A. 8 B. 11 C. 12 D. 15 E. 20

A. 6 B. 12 C. 15 D. 16 E. 24 F. 30

With the second set of choices, each answer has a potential route that one can imagine somebody taking. To obtain the answer 6, one chops the triangle into two right-angled triangles, each of height 4 and base 3, calculates the area of one of them, and forgets to double it. The correct answer is 12. To obtain 15, one takes the formula “half the height times the base” but substitutes in 5 for the height. To obtain 16 one calculates the perimeter. To obtain the answer 24 one takes the height times the base. And to obtain the answer 30 one multiplies the two numbers 6 and 5 together (on the grounds that “to calculate the area you multiply the two numbers together”). Thus, wrong answers yield useful information. With the first set of answers, that just isn’t the case — they are much more likely to be the result of pure guesswork.

It’s worth mentioning that Terence Tao has created a number of multiple-choice quizzes on university-level topics. He has also blogged about it here. They are not exactly diagnostic in the sense Barton is talking about, but one could imagine trying to make them so.

Barton uses these diagnostic tests to get a much clearer picture of what his class already understands, before he launches into the discussion of some new topic, than he would by simply asking questions to the class and getting answers from a few keen students.
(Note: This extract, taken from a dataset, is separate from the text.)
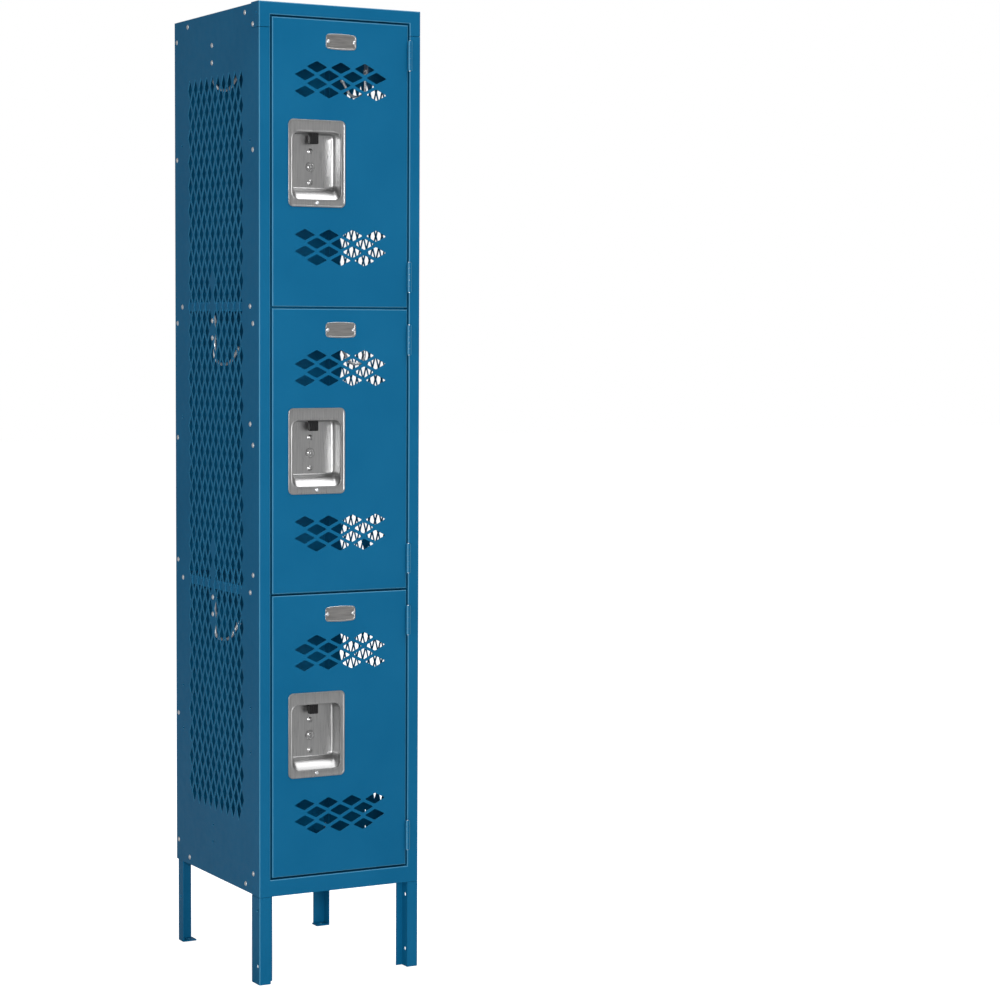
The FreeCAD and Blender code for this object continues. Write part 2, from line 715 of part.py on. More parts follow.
def latch_guides(n):
    shapes = []
    for dz in (-GUIDE_Z, GUIDE_Z):
        z = door_z(n) + dz
        keeper = block(-DOOR_W / 2 + STEEL, BAR_X1 + 2, BAR_Y1 + 0.5, BAR_Y1 + 2, z - 6, z + 6)
        foot = block(BAR_X1 + 0.5, BAR_X1 + 2, STEEL, BAR_Y1 + 2, z - 6, z + 6)
        shapes.append(fuse([keeper, foot]))
    return shapes


# ---- lift trigger and latch bar

def latch_bar(n):
    """An upright bar with a window for each catch, and an arm across to the trigger."""
    z, top = door_z(n), door_z(n) + RECESS_TOP
    bar = block(BAR_X0, BAR_X1, BAR_Y0, BAR_Y1, z - BAR_HALF, z + BAR_HALF)
    arm = block(BAR_X0, PAN_X + TRIGGER_W / 2, BAR_Y0, BAR_Y1, top + 4, top + TRIGGER_RISE)
    bar = fuse([bar, arm])
    for dz in (-CATCH_Z, CATCH_Z):
        catch = z + dz
        window = block(BAR_X0 + 1, BAR_X0 + 9, 0, DOOR_T, catch - 24, catch + BARB + CLEAR)
        bar = bar.cut(window)
    return bar


def lift_trigger(n):
    """A moulded finger lift with a round lower edge and a notch beside its lock eye."""
    top = door_z(n) + RECESS_TOP
    w = TRIGGER_W / 2
    low = top - TRIGGER_DROP
    points = [
        V(PAN_X - w, TRIGGER_Y0, low + 2), V(PAN_X - 1, TRIGGER_Y0, low + 2), V(PAN_X - 1, TRIGGER_Y0, low),
        V(PAN_X + w, TRIGGER_Y0, low), V(PAN_X + w, TRIGGER_Y0, top + TRIGGER_RISE),
        V(PAN_X - w, TRIGGER_Y0, top + TRIGGER_RISE),
    ]
    body = plate(points, [1.8, 0, 0, 1.8, 1.0, 1.0], Y * (TRIGGER_Y1 - TRIGGER_Y0))
    grip = block(PAN_X - w - 1, PAN_X + w + 1, TRIGGER_Y0 - 1, TRIGGER_Y0 + 2.5, low + 5, low + 12)
    return body.cut(grip)


os.makedirs("parts", exist_ok=True)
FRAME_WASTES = frame_wastes()
DRILLS = drills()

save("right_upright", upright())
save("left_upright", mirrored(upright()))
save("top_rail", top_rail())
save("bottom_rail", bottom_rail())
save("upper_cross_member", cross_member(1))
save("lower_cross_member", cross_member(2))
save("front_right_leg", front_leg())
save("front_left_leg", mirrored(front_leg()))
save("rear_right_leg", rear_leg())
save("rear_left_leg", mirrored(rear_leg()))
save("right_side_panel", side_panel())
save("left_side_panel", mirrored(side_panel()))
save("back_panel", back_panel())
save("back_flanges", back_flanges())
save("top_panel", top_panel())
save("upper_shelf", shelf(1))
save("lower_shelf", shelf(2))
save("bottom_panel", bottom_panel())
save("side_bolts", side_bolts())
save("side_nuts", side_nuts())
save("hinge_pins", hinge_pins())
save("frame_catches", frame_catches())
save("silencers", silencers())
for tier, hook_top in enumerate(HOOK_BOLTS, 1):
    save("right_hook_%d" % tier, wall_hook(hook_top))
    save("left_hook_%d" % tier, mirrored(wall_hook(hook_top)))
for tier in range(1, TIERS + 1):
    save("frame_hinge_leaves_%d" % tier, frame_leaves(tier))
    save("door_hinge_leaves_%d" % tier, door_leaves(tier))
    save("door_panel_%d" % tier, door_panel(tier))
    save("number_plate_%d" % tier, number_plate(tier))
    save("plate_rivets_%d" % tier, plate_rivets(tier))
    save("handle_pan_%d" % tier, handle_pan(tier))
    save("pan_screw_%d" % tier, pan_screw(tier))
    save("latch_guides_%d" % tier, latch_guides(tier))
    save("latch_bar_%d" % tier, latch_bar(tier))
    save("lift_trigger_%d" % tier, lift_trigger(tier))
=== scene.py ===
"""Three-tier ventilated steel locker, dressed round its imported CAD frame."""
import json
import math

import bmesh
import bpy
from mathutils import Matrix, Vector

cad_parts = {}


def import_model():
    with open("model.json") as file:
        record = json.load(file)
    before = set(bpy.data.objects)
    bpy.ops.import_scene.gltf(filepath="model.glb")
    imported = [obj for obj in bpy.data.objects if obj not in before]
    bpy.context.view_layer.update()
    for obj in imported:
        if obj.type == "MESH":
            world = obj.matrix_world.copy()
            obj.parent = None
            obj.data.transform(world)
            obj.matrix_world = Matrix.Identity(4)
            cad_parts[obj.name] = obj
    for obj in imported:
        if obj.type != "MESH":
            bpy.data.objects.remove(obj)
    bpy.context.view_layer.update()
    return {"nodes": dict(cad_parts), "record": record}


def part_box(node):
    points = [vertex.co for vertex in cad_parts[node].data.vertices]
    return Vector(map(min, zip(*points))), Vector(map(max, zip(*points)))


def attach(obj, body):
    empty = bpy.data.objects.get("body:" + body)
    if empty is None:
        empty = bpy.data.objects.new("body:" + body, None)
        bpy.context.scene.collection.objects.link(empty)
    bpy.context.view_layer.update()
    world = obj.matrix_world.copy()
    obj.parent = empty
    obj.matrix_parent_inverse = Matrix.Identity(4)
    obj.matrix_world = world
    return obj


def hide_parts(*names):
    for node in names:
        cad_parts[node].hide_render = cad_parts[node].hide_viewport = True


MM = 0.001
TIERS = (1, 2, 3)
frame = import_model()
nodes = frame["nodes"]

# The camera stands front left of the locker, a little below its middle door's top.
CAMERA_AT = Vector((-1.9284, -4.2414, 1.1308))
CAMERA_YAW, CAMERA_PITCH, CAMERA_ROLL = 28.95, -3.79, 0.31
CAMERA_LENS = 93.69

# Light the surroundings give, and what the floor adds so that it meets the white backdrop.
AMBIENT = 0.24
FLOOR_GLOW = 0.95

# Half the floor's width in metres, and how far it lies under the feet in millimetres.
FLOOR_HALF, FLOOR_BELOW = 20.0, 0.5


# ---- materials

def start_material(name, colour, roughness, metallic=0.0):
    """A principled material and a helper that adds nodes to it."""
    mat = bpy.data.materials.new(name)
    mat.use_nodes = True
    tree = mat.node_tree
    shader = tree.nodes["Principled BSDF"]
    shader.inputs["Base Color"].default_value = (*colour, 1)
    shader.inputs["Roughness"].default_value = roughness
    shader.inputs["Metallic"].default_value = metallic
    return mat, tree, shader


def noise(tree, scale, detail=2.0, stretch=(1, 1, 1)):
    """Noise over the object's own coordinates, in cells per metre."""
    where = tree.nodes.new("ShaderNodeTexCoord")
    mapping = tree.nodes.new("ShaderNodeMapping")
    mapping.inputs["Scale"].default_value = stretch
    tex = tree.nodes.new("ShaderNodeTexNoise")
    tex.inputs["Scale"].default_value = scale
    tex.inputs["Detail"].default_value = detail
    tree.links.new(where.outputs["Object"], mapping.inputs["Vector"])
    tree.links.new(mapping.outputs["Vector"], tex.inputs["Vector"])
    return tex.outputs["Fac"]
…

If he diagnoses a fairly serious collective misunderstanding, then he will spend time dealing with that, rather than pointlessly trying to build on shaky foundations.

I’m jumping around a bit here, but a semi-counterintuitive idea that he advocates, which is apparently backed up by serious research, is what he calls pretesting. This means testing people on material that they have not yet been taught. As long as this is done carefully, so that it doesn’t put students off completely, this turns out to be very valuable, because it prepares the brain to be receptive to the idea that will help to solve that pesky problem. And indeed, after a moment of getting used to the idea, I found it not counterintuitive at all. In fact, it resonates very strongly with my experience as a research mathematician: I find reading other people’s papers very difficult as a rule, but if they can help me solve a problem I’m working on, a lot of that difficulty seems to melt away, because I know exactly what I want, and am looking out for the key idea that will give it to me.

There’s a great section on the use of artificial “real-world” problems. I think he would agree with me about Use of Maths A-level. As someone he quotes says, “Students are constantly on their guard against being conned into being interested.” An example he discusses is

Alan drinks 5/8 of a pint of beer. What fraction of his drink is left?

If the entire point of the exercise is to gain fluency with subtracting fractions, then he advocates just cutting the crap and asking them to calculate 1-5/8, which I agree with 100%.

If, on the other hand, it is intended as an exercise in stripping away the unnecessary real-world stuff and getting at the underlying mathematics, then he has interesting things to say (later in the book than this section) about the relationship between what he calls the surface structure and the deep structure. The former is to do with the elements of the question that present themselves directly to the student — in this case Alan and the beer — while the deep structure is more like the underlying mathematical question. To train people to uncover the deep structure, it is very important to give them pairs of questions with the same surface structure and different deep structures, and vice versa. Otherwise, they may learn a procedure that works for lots of similar examples and lets them down as soon as a new example comes along with a different deep structure.

There is lots more in the book — obviously, given its length — but I hope this conveys some of its flavour. The only negative thing I can think of to say is that the word “flipping” is overused — the sentence “Teaching is flipping hard” occurs several times, when once would be enough for one book. But if you’re ready for a bit of jocularity of that kind, then I recommend it, as I found it highly thought provoking. I don’t yet know what the result of that provocation will be, but I’m pretty sure there will be one.